My question about timing advance is that what numbers should i look for or behaivor in the curve?

Help is greatly appreciated
 
Well if your going 16g I assume EvoIII or No? If so you def. want 680cc injectors and a 190 rewired pump thats what im using. To hit 280whp thats a must and just get an S-AFC. It will be a little difficult to tune the injectors but it can be done. My tuner told me my check engine light would turn on when I get 4 counts of knock. Did he mean 4 degrees?
 
680cc that sounds a little big.. And can you not hit 280 with a 14b.
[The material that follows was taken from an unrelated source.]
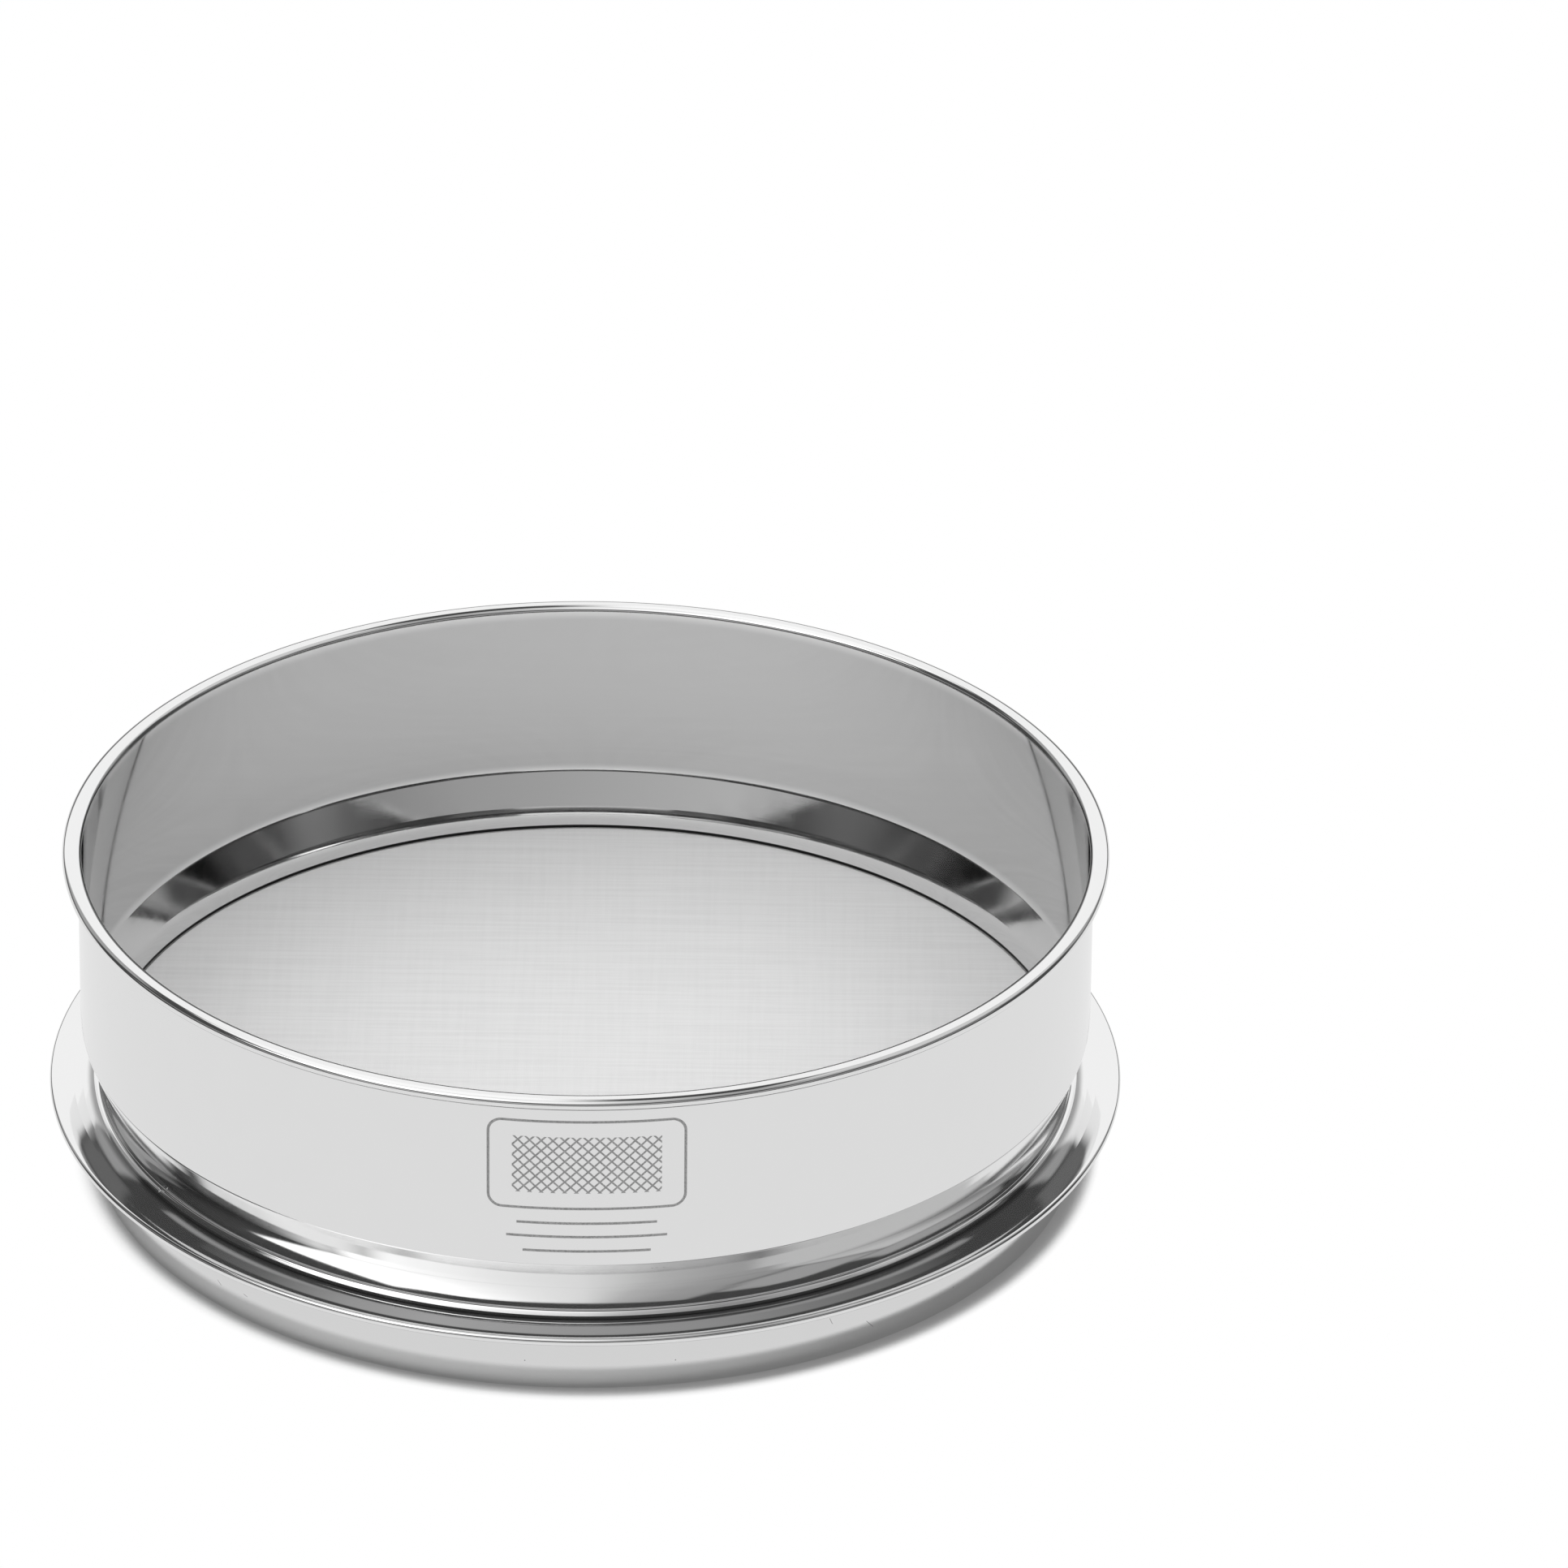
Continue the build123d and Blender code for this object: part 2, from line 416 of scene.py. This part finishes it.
def new_material(name):
    material = bpy.data.materials.new(name)
    material.use_nodes = True
    return material, Graph(material.node_tree)


# --- materials ----------------------------------------------------------------


def stroke(g, round_way, height, start, end, half_width):
    """One along a short straight mark, on the unrolled wall."""
    run = Vector(end) - Vector(start)
    way_u, way_v = run.normalized()
    from_u = g.math("SUBTRACT", round_way, start[0] * MM)
    from_v = g.math("SUBTRACT", height, start[1] * MM)
    along = g.sum_of_products(from_u, way_u, from_v, way_v)
    beside = g.sum_of_products(from_v, way_u, from_u, -way_v)
    soft = 0.4 * half_width * MM
    on_line = g.between(beside, -half_width * MM, half_width * MM, soft)
    return g.math("MULTIPLY", on_line, g.between(along, 0.0, run.length * MM, soft))


def etching(g, round_way, height):
    """The etched panel: a rounded outline round crossed lines, and three rules."""
    soft = ETCHED_EDGE
    u = g.math("ABSOLUTE", g.math("SUBTRACT", round_way, PANEL_MIDDLE[0] * MM))
    v = g.math("ABSOLUTE", g.math("SUBTRACT", height, PANEL_MIDDLE[1] * MM))
    over_u = g.math("SUBTRACT", u, (PANEL_HALF[0] - PANEL_CORNER) * MM)
    over_v = g.math("SUBTRACT", v, (PANEL_HALF[1] - PANEL_CORNER) * MM)
    out_u, out_v = g.math("MAXIMUM", over_u, 0.0), g.math("MAXIMUM", over_v, 0.0)
    beyond = g.math("SQRT", g.sum_of_products(out_u, out_u, out_v, out_v))
    inner = g.math("MINIMUM", g.math("MAXIMUM", over_u, over_v), 0.0)
    to_edge = g.math("SUBTRACT", g.math("ADD", beyond, inner), PANEL_CORNER * MM)
    outline = g.between(to_edge, -PANEL_LINE * MM, 0.0, soft)

    slants = []
    for way in ("ADD", "SUBTRACT"):
        across = g.math(way, round_way, height)
        from_line = g.math("PINGPONG", across, SWATCH_PITCH * MM / math.sqrt(2))
        slants.append(g.fit(from_line, SWATCH_LINE * MM / 2, SWATCH_LINE * MM, 1.0, 0.0))
    inside_u = g.between(u, -1.0, SWATCH_HALF[0] * MM, soft)
    inside_v = g.between(v, -1.0, SWATCH_HALF[1] * MM, soft)
    swatch = g.math("MULTIPLY", g.most(slants), g.math("MULTIPLY", inside_u, inside_v))

    rules = []
    for level, half_length in RULES:
        low, high = (level - RULE_LINE / 2) * MM, (level + RULE_LINE / 2) * MM
        line = g.between(height, low, high, soft)
        rules.append(g.math("MULTIPLY", line, g.between(u, -1.0, half_length * MM, soft)))
    return g.most([outline, swatch] + rules)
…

I also forgot to mention that i have a evo fmic with hard ic piping if that helps any?
 
If your talking an EvoIII 16g 680cc are not big at all. Remember you want to get bigger so your IDCs are lower. It can be done, I believe it has someone correct me if im wrong but you need one hell of a tune and serious supporting mods. If your going to go 16g why try for 280 on the 14b? if you can do that with it why not just stay with it?
 
But why are my idc's so high in the first place.Arent some people running 16psi on an entirely syock fuel system, when im getting 114% at 12-13psi?

Bottom line how can i lower my idc's
 
Boost leaks won't cause IDC to go up.

I have to disagree. That air is counted.

The turbo works harder than it would to maintain the same boost pressure which requires more air through the MAF to make up for the lost and that ups the IDC since the ECU doesn't know and must add fuel for all of it. Yes it also means the car is running richer since the fuel isn't lost along with the air.
 
I have to disagree. That air is counted.

The turbo works harder that it would to maintain the same boost pressure which requires more air through the MAF to make up for the lost and that ups the IDC since the ECU doesn't know and must add fuel for all of it. Yes it also means the car is running richer since the fuel isn't lost along with the air.

Thank you for backing me up. I was starting to think I was losing my mind.
 
Well i should pick up a rubber coupler tom. and test it x-mas.
I am positive i have a small leak around my idle screw but am i going to see something big or will a little leak cause something like that.